A year later my dreams of a house crumbled down when I discovered the debt. It took a couple of weeks to sink in and when it did I made the most selfish decision I had made in years. “I’m getting a dog, I don’t care what you say!!” is what he got told. 

I had made my mind up when my dogs were alive that I would never purchase one. Too many were abandoned in need of a good home so I would only adopt a rescue. Also after minding a puppy for two weeks I realised I wanted an older dog as pups are very hard work and they destroy your stuff!

I set about looking on DSPCA and Dogstrust websites. I was informed by a friend that to rescue I would need to show them a house with a back garden to succeed in getting one. I’m not 100% sure if this is true, however I have never been taken up on my offers of fostering when they request help on their social media. My friends brother however was looking to regime his pet and was getting desperate as he didn’t want to contact the pound. She was a Cairn Terrier and looked very scrawny in the photo. I agreed to go over and see if we were suited but I didn’t commit for definite. When we met she was noisily barking but I could see she just wanted attention. I got told abou her, how she didn’t get on the furniture, how she was trained to not go toilet indoors and how she didn’t like the rain! I felt she suited my home and I agreed to take her a week later as I had other commitments and didn’t want her left alone when she would only be adjusting to her new home. 

From the very first day we were a perfect fit. I took her to introduce her to my parents and they loved her straight away. They love dogs however after trying with puppies previously they realised they are too old to deal with dogs daily and it was unfair on them. Three years on and you rarely see me without my dog. She became family the moment I got her. My parents take her whilst I’m in work and like most “grandparents” they spoil her. This has lead to her being a bit heavier than when I first got her. I think it suits her though. 

On top of Sugarloaf again

Izzie has come on many trips with me. We took her go a pet friendly hotel in Killarney before we split, she climbed Croagh Patrick and Sugar Loaf (twice) in the past year. Though I actually think I exhausted her too much on CP, so never doing that again. She’s visited the Cliffs of Moher and Giants Causeway too. I basically feel like a traitor if I was to do something outdoors without letting her accompany me.

My best friends dog recently passed and it brought home how lost I will be when it happens with Izzie. This dog has got me through so many lonely times, cheers me up when I’m down and makes me get out of bed when I’m hungover.
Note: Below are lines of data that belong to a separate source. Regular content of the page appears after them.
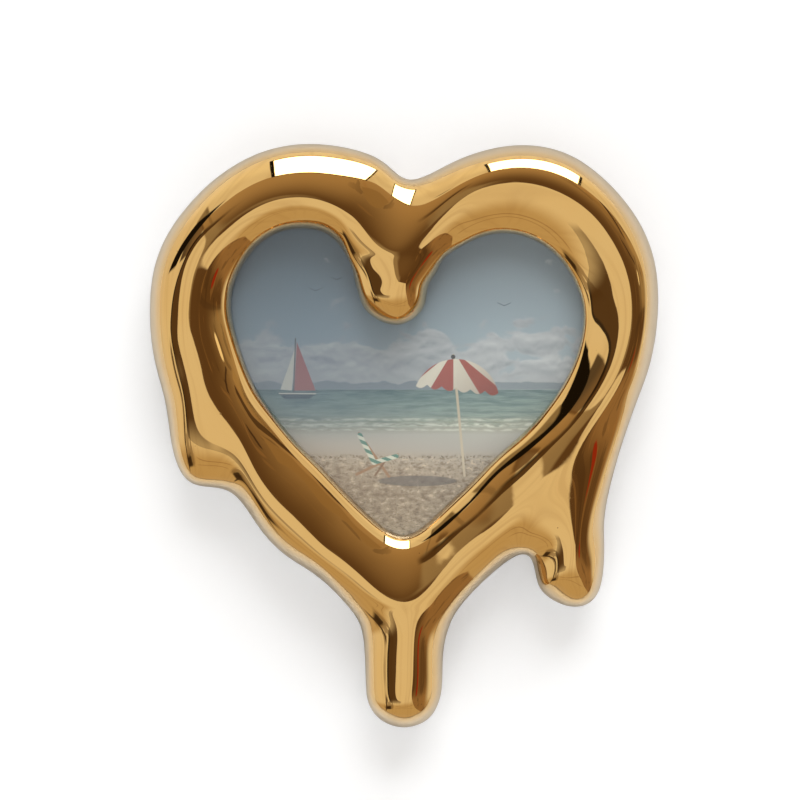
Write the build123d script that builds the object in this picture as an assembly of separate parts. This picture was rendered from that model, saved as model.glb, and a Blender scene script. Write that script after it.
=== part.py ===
from build123d import *
import math
import os

import numpy as np

os.makedirs("parts", exist_ok=True)

# Heart shaped photo frame with a melted look, hung on a wall. Millimetres.
# The front faces -Y and +Z is up. The origin is the middle of the keyhole hanger's
# round hole, on the back plane of the frame (y = 0). Depths are measured forward of it.

# Overall size
WIDTH = 205.0
HEIGHT = 235.0
DEPTH = 28.0

# Stack behind the opening, from the glass back to the felt
LIP_DEPTH = 13.0
GLASS_THICKNESS = 2.0
PRINT_THICKNESS = 0.3
CARD_THICKNESS = 2.0
BOARD_THICKNESS = 3.0
FELT_THICKNESS = 0.5
REBATE_STEP = 4.0
STACK_CLEARANCE = 0.5
PRINT_INSET = 0.5
FELT_INSET = 1.0
THUMB_RADIUS = 9.0

# Turn buttons that hold the board in
BUTTON_LENGTH = 14.0
BUTTON_WIDTH = 8.0
BUTTON_THICKNESS = 1.2
BUTTON_EASE = 0.1
BUTTON_EDGE = 0.3
PIVOT_SETBACK = 5.0
SWING_CLEARANCE = 0.5
SCREW_DIAMETER = 3.0
SCREW_CLEARANCE = 0.1
SCREW_LENGTH = 9.0
SCREW_HEAD_DIAMETER = 6.0
SCREW_HEAD_HEIGHT = 1.6
SCREW_HEAD_ROUNDING = 0.8
SCREW_SLOT_WIDTH = 0.8
SCREW_SLOT_DEPTH = 0.7

# Keyhole hanger let into the back
HANGER_RISE = 2.5
PLATE_WIDTH = 38.0
PLATE_ABOVE = 10.5
PLATE_BELOW = 6.0
PLATE_THICKNESS = 1.5
PLATE_CORNER = 4.0
PLATE_CLEARANCE = 0.1
KEYHOLE_DIAMETER = 8.5
KEYHOLE_SLOT = 4.2
KEYHOLE_RISE = 5.0
POCKET_MARGIN = 0.5
POCKET_DEPTH = 5.0
HANGER_SCREW_SPACING = 28.0
HANGER_SCREW_HEAD_HEIGHT = 1.3

# Pads that keep the back off the wall
PAD_DIAMETER = 9.0
PAD_THICKNESS = 1.5
PAD_EDGE = 0.4
PAD_SHARE = 0.52

OVERRUN = 1.0

# Section of the melted ring
INNER_SIDE_DEPTH = 19.0
EQUATOR_DEPTH = 12.5
BASE_INSET = 3.5
ROOT_LIFT = 0.25
SHOULDER_SHARE = 0.28
OUTER_RISE_SHARE = 0.69
DRIP_SHOULDER_SHARE = 0.30
TIP_SHOULDER_SHARE = 0.35
DRIP_RISE_SHARE = 0.66

# Stations round the ring, clockwise from the cleft, in shares of WIDTH and HEIGHT:
# inner x, inner z, outer x, outer z, how far across the crest lies, its height as a share
# of DEPTH, how far up to it the inner shoulder is, and what grows or is fixed there.
RING_SHARES = [
    (-0.020, -0.055, 0.010, 0.086, 0.25, 0.95, 0.62, "tongue"),
    (0.081, -0.045, 0.083, 0.111, 0.50, 0.96, 0.62, ""),
    (0.139, -0.015, 0.157, 0.136, 0.57, 0.98, 0.62, ""),
    (0.196, -0.005, 0.238, 0.145, 0.58, 0.99, 0.62, ""),
    (0.250, -0.015, 0.326, 0.127, 0.58, 0.99, 0.60, "button"),
    (0.297, -0.043, 0.403, 0.077, 0.60, 0.99, 0.56, ""),
    (0.332, -0.086, 0.462, 0.010, 0.59, 0.99, 0.50, "pad"),
    (0.350, -0.137, 0.493, -0.069, 0.60, 0.99, 0.46, ""),
    (0.344, -0.196, 0.495, -0.158, 0.63, 0.99, 0.45, ""),
    (0.318, -0.254, 0.477, -0.242, 0.61, 0.99, 0.46, "button"),
    (0.281, -0.302, 0.438, -0.334, 0.52, 0.98, 0.50, ""),
    (0.234, -0.348, 0.334, -0.463, 0.44, 0.98, 0.54, "right drip"),
    (0.181, -0.389, 0.228, -0.556, 0.54, 0.97, 0.56, ""),
    (0.128, -0.436, 0.175, -0.585, 0.54, 0.97, 0.56, "pad"),
    (0.071, -0.482, 0.114, -0.638, 0.52, 0.97, 0.58, ""),
    (0.000, -0.525, -0.002, -0.652, 0.75, 0.97, 0.58, "centre drip"),
    (-0.069, -0.492, -0.116, -0.640, 0.62, 0.97, 0.60, ""),
    (-0.122, -0.448, -0.173, -0.593, 0.68, 0.96, 0.62, ""),
    (-0.171, -0.403, -0.232, -0.559, 0.63, 0.96, 0.62, "pad"),
    (-0.214, -0.365, -0.281, -0.516, 0.63, 0.96, 0.62, ""),
    (-0.251, -0.326, -0.318, -0.470, 0.62, 0.96, 0.62, ""),
    (-0.285, -0.285, -0.361, -0.443, 0.50, 0.96, 0.62, ""),
    (-0.306, -0.250, -0.422, -0.432, 0.42, 0.96, 0.62, ""),
    (-0.322, -0.214, -0.456, -0.376, 0.47, 0.97, 0.62, ""),
    (-0.334, -0.178, -0.470, -0.300, 0.50, 0.98, 0.62, "button"),
    (-0.342, -0.141, -0.491, -0.226, 0.51, 1.00, 0.62, ""),
    (-0.338, -0.099, -0.501, -0.146, 0.50, 1.00, 0.62, ""),
    (-0.318, -0.058, -0.491, -0.062, 0.49, 1.00, 0.62, "pad"),
    (-0.289, -0.026, -0.452, 0.012, 0.46, 1.00, 0.62, ""),
    (-0.251, -0.005, -0.381, 0.081, 0.42, 0.99, 0.62, ""),
    (-0.206, 0.003, -0.293, 0.129, 0.39, 0.99, 0.62, "button"),
    (-0.161, -0.003, -0.198, 0.147, 0.37, 0.99, 0.62, ""),
    (-0.128, -0.026, -0.108, 0.139, 0.37, 0.98, 0.62, ""),
    (-0.106, -0.060, -0.041, 0.115, 0.38, 0.96, 0.62, ""),
]

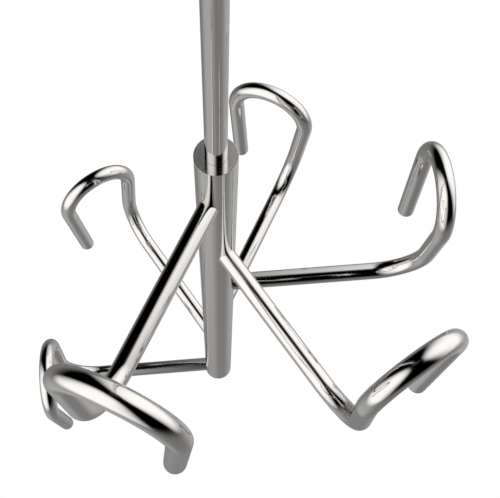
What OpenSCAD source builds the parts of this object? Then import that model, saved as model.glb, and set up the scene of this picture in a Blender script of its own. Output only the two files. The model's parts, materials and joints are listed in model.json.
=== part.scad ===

She adores me and is so very loyal, even against her own benefit at times. I believe pets can help so much with mental health for all the points I’ve made just there. 

Well travelled Cairn

For anyone considering getting a dog I would definitely think hard about things. It’s a big adjustment. I walk her 2/3 times a day but I have no kids so I can afford to. Food and vet bills can add up. Mainly though you feel so much guilt leaving them alone. Izzie was trained not to go the toilet indoors but I believe that can be tough. She was also used to being left alone everyday. It didn’t make it easier though. Obviously you have to go to work but I rarely do anything in the evenings which would leave her alone. I got her before I realised I would be her sole owner so I didn’t think I would be leaving her to go out dating etc. Also I’m lucky that I have my parents to take her when I go on trips away. I arrange them when I know they will be here themselves as I know they are her family too.

Take this all into account. If you still think you would like a dog I recommend adoption from a rescue centre or dog pound rather than to buy one. There are so many puppy farms out there mistreating dogs that you don’t know what is good and what isn’t. Plus the fact that there are many many good dogs in need of a loving home and a second chance. 

Hopefully I haven’t bored you or come across like a crazy dog lady!!